**Aim of the exercise**
Repeat exactly the stretch of lines from the line containing "BRASS_COLOUR, BRASS_ROUGHNESS, BRASS_METALLIC)" through the line containing "imported = [obj", both included, and nothing else.

**Entries supplied**
——————
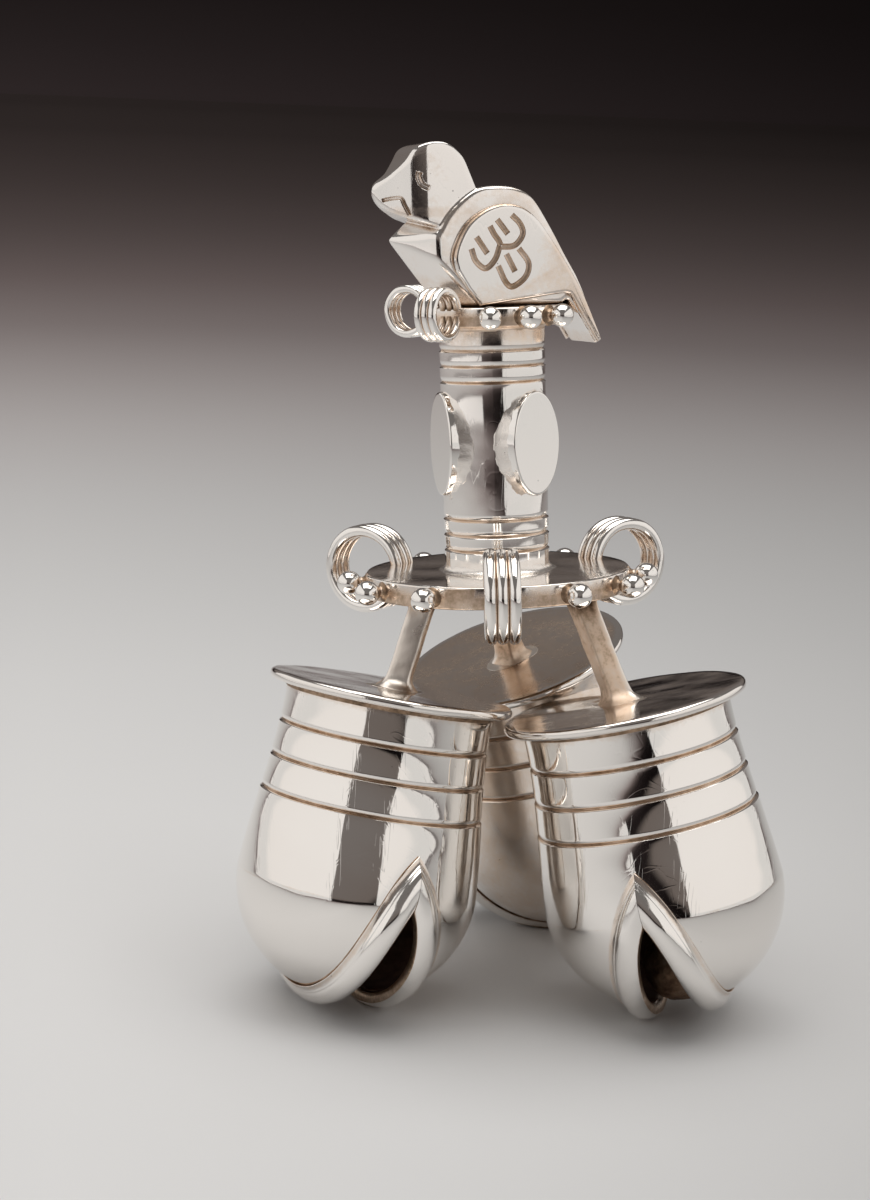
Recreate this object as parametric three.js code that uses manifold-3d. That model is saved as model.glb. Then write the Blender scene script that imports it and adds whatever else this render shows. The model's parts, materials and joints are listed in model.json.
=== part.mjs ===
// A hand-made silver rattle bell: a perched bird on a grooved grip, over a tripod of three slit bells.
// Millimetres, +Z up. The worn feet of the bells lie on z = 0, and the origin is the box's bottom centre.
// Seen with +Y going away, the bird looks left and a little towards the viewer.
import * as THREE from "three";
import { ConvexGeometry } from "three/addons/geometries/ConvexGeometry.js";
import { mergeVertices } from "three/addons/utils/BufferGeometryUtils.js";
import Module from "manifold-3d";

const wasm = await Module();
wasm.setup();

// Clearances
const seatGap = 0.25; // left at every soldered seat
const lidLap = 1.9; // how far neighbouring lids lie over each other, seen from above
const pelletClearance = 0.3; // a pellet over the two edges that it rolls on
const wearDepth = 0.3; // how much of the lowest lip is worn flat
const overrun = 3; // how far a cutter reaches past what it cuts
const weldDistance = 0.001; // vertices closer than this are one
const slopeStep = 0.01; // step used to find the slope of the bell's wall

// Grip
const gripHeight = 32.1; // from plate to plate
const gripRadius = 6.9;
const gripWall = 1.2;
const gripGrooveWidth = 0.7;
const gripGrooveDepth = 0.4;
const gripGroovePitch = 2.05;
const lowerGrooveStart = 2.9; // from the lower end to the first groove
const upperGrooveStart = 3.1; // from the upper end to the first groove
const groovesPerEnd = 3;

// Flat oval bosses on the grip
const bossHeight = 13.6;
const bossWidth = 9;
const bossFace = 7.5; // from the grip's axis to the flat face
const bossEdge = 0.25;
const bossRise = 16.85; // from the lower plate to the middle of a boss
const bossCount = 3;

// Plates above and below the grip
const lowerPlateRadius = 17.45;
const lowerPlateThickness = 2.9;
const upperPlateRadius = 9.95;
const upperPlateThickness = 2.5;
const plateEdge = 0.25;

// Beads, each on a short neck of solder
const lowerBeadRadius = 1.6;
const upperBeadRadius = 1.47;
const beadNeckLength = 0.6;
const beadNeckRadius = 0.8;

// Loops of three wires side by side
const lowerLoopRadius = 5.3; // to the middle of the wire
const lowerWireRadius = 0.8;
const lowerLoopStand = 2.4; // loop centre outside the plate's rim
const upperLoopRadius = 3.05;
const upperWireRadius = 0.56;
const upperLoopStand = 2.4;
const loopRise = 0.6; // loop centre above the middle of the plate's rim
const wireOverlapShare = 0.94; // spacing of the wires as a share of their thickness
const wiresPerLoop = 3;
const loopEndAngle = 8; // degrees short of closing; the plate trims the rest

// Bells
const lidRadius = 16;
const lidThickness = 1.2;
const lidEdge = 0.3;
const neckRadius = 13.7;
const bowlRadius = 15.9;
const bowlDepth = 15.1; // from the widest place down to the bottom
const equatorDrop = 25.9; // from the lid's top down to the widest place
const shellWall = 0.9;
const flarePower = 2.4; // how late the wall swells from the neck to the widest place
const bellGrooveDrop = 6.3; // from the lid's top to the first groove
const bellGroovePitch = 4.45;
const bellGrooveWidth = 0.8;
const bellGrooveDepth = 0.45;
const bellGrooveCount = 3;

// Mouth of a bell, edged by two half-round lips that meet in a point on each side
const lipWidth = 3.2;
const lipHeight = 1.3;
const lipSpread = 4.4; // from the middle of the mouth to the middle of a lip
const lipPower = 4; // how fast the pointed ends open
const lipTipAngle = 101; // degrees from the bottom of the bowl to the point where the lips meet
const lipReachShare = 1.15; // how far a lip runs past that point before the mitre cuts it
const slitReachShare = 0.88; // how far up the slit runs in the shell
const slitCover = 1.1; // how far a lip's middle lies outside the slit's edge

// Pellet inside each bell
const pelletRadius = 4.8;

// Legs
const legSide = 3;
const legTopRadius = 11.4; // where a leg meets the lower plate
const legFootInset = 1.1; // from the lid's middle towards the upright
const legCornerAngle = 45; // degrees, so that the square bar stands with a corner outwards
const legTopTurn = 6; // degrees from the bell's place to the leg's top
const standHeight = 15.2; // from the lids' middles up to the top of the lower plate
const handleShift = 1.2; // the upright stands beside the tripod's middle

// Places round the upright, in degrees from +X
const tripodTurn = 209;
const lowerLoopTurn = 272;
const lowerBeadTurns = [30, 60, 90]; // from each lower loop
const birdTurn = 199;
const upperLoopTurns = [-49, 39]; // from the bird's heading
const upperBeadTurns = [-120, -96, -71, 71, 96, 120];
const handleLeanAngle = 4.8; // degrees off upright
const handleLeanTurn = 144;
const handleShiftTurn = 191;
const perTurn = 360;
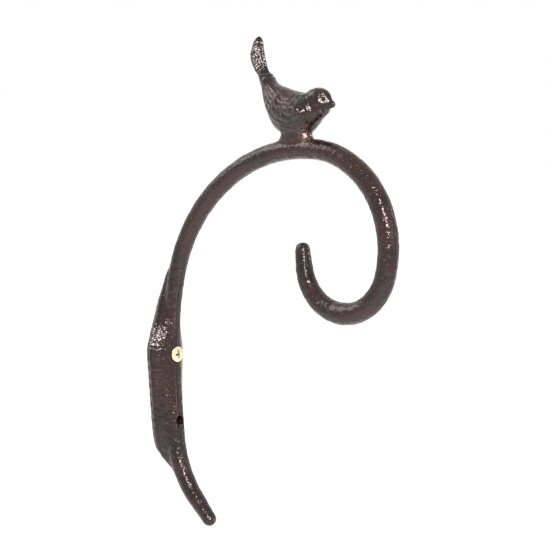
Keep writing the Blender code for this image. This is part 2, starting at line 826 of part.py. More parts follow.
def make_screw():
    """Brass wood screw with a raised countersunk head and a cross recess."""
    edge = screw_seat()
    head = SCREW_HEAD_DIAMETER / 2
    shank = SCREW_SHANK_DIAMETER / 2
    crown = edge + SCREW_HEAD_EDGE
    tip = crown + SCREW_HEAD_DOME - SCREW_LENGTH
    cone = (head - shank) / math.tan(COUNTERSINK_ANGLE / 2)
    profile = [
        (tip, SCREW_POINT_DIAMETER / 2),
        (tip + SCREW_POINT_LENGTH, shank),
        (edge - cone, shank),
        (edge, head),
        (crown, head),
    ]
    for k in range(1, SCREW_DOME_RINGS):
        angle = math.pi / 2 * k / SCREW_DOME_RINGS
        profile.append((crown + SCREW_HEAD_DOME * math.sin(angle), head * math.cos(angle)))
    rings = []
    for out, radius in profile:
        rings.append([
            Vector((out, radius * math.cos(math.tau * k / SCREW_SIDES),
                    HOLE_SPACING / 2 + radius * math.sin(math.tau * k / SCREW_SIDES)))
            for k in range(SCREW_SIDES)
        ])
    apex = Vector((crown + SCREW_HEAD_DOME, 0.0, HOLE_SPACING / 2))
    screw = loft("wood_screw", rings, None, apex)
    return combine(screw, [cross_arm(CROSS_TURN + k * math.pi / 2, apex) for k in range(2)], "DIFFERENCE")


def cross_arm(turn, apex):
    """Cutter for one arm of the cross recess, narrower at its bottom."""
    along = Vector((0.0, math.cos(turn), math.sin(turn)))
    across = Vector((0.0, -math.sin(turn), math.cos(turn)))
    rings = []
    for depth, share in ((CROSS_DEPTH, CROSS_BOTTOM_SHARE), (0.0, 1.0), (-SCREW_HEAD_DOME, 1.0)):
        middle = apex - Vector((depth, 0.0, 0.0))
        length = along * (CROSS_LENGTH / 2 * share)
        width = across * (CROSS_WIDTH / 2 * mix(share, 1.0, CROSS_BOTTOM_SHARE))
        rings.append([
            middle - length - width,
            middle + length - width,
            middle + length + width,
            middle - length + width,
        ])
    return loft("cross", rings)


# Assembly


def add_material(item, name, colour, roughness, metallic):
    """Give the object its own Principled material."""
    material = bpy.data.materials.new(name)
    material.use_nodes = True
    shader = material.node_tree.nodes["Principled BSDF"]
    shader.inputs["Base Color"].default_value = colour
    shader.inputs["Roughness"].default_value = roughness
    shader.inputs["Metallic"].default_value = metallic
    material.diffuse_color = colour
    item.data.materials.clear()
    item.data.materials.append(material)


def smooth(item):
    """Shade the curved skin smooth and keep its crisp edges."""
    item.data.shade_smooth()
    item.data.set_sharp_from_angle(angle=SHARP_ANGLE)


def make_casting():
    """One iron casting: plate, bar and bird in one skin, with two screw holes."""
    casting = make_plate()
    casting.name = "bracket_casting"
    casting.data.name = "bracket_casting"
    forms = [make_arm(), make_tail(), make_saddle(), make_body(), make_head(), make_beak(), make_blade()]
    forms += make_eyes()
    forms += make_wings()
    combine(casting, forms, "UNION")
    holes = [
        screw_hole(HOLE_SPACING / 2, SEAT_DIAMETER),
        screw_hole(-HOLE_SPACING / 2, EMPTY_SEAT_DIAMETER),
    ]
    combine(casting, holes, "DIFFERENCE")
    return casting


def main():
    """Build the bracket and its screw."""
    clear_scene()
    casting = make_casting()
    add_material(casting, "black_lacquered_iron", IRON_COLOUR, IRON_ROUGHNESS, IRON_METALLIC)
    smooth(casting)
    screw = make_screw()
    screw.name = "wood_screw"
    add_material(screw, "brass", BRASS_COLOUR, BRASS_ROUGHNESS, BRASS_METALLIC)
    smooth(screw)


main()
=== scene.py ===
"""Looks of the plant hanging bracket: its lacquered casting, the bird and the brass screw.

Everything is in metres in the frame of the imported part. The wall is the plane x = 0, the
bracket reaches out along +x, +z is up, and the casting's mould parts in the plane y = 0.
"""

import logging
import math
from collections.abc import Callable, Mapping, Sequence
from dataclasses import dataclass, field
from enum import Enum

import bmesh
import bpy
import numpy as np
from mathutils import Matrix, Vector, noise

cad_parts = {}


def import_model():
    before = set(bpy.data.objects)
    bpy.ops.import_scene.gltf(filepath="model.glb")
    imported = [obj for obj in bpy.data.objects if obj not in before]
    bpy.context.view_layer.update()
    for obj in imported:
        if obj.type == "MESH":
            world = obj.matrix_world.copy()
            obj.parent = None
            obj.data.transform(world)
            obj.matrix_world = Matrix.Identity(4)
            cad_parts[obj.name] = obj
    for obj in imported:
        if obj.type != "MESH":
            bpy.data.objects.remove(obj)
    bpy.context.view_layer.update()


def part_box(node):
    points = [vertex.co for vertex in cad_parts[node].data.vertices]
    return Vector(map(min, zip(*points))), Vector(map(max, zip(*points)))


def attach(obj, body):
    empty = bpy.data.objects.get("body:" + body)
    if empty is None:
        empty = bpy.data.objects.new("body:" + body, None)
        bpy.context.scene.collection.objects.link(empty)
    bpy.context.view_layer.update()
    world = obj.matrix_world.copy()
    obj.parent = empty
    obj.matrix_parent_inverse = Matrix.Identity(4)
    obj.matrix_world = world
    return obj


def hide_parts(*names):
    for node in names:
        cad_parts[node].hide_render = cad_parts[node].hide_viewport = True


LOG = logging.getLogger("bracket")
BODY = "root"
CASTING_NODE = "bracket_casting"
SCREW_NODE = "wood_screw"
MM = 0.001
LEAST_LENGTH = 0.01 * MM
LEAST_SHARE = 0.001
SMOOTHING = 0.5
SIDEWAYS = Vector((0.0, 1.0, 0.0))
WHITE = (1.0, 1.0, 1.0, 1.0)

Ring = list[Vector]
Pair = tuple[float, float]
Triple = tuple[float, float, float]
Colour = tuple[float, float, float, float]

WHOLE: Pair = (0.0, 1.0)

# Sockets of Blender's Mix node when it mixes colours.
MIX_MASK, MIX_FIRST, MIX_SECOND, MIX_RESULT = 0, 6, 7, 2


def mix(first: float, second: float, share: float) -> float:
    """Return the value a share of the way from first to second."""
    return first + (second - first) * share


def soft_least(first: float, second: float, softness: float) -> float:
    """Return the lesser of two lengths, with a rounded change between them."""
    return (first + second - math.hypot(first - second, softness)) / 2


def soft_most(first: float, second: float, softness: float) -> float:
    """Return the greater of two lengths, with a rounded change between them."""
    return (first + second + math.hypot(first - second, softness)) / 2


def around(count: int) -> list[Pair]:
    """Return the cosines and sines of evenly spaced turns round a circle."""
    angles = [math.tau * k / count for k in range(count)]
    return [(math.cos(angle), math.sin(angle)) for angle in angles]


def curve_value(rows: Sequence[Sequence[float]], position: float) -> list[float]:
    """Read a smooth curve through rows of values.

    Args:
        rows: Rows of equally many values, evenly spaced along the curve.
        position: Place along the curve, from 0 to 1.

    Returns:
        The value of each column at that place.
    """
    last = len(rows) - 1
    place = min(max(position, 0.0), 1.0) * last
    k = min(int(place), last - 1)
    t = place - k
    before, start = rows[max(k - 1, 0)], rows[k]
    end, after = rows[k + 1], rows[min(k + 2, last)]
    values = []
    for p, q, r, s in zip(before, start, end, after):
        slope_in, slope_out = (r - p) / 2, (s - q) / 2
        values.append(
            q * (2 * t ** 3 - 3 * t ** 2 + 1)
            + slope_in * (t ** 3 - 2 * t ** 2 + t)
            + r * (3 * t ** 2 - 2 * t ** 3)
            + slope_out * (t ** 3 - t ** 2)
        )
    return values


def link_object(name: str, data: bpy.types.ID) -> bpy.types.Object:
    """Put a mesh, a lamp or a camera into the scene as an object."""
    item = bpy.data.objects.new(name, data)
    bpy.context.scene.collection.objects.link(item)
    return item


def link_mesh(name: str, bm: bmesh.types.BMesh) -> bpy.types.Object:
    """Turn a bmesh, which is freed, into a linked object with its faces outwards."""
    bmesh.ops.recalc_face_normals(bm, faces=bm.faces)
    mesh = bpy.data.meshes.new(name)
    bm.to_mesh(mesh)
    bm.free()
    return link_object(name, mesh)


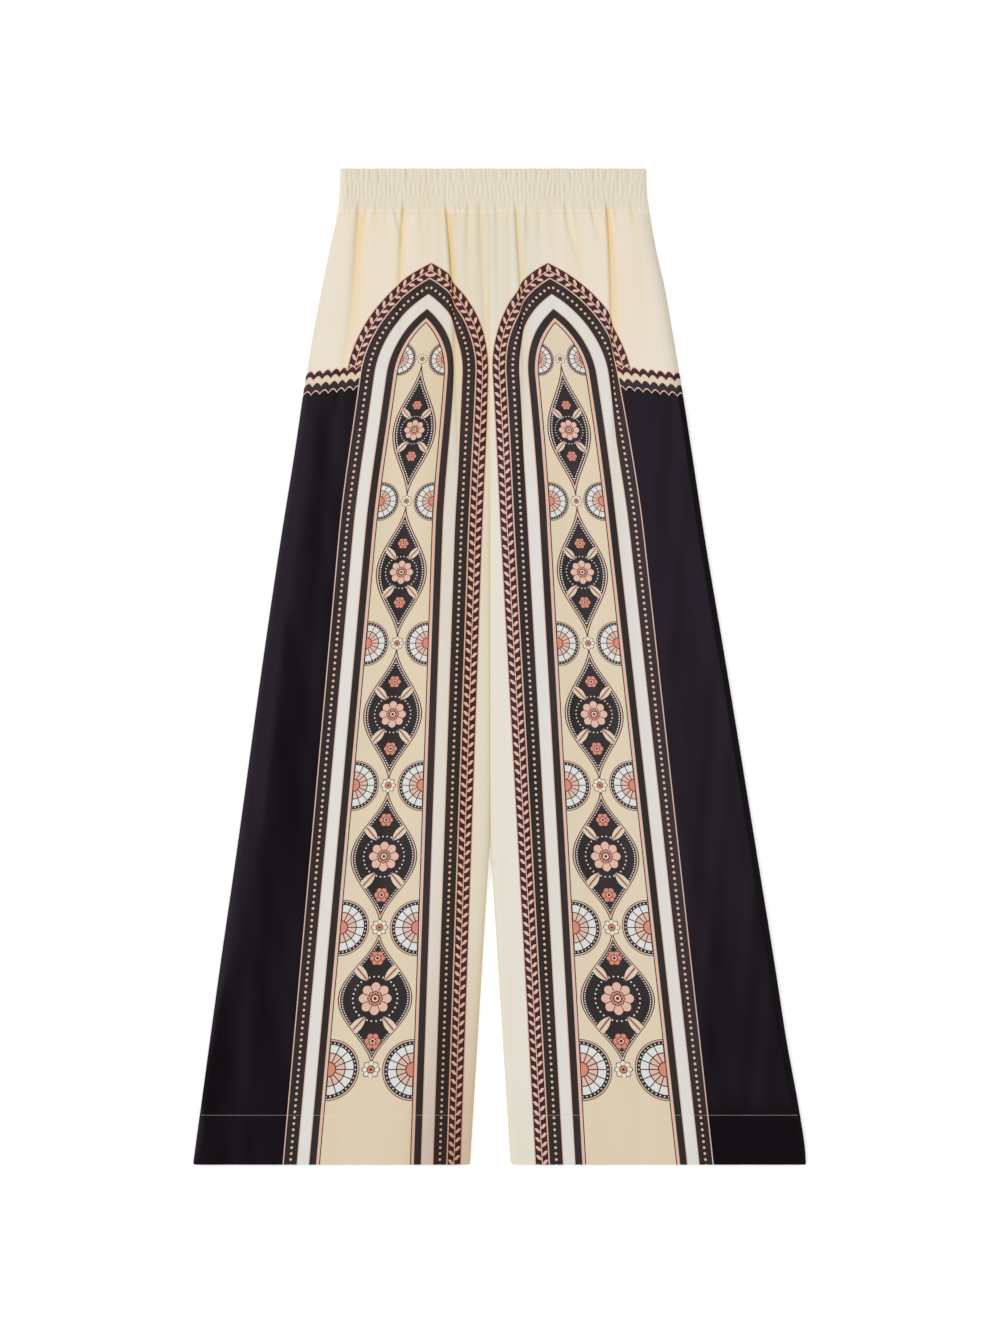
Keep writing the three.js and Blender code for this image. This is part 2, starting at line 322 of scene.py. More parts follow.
——————
**Exercise solution**
    add_material(screw, "brass", BRASS_COLOUR, BRASS_ROUGHNESS, BRASS_METALLIC)
    smooth(screw)


main()
=== scene.py ===
"""Looks of the plant hanging bracket: its lacquered casting, the bird and the brass screw.

Everything is in metres in the frame of the imported part. The wall is the plane x = 0, the
bracket reaches out along +x, +z is up, and the casting's mould parts in the plane y = 0.
"""

import logging
import math
from collections.abc import Callable, Mapping, Sequence
from dataclasses import dataclass, field
from enum import Enum

import bmesh
import bpy
import numpy as np
from mathutils import Matrix, Vector, noise

cad_parts = {}


def import_model():
    before = set(bpy.data.objects)
    bpy.ops.import_scene.gltf(filepath="model.glb")
    imported = [obj for obj in bpy.data.objects if obj not in before]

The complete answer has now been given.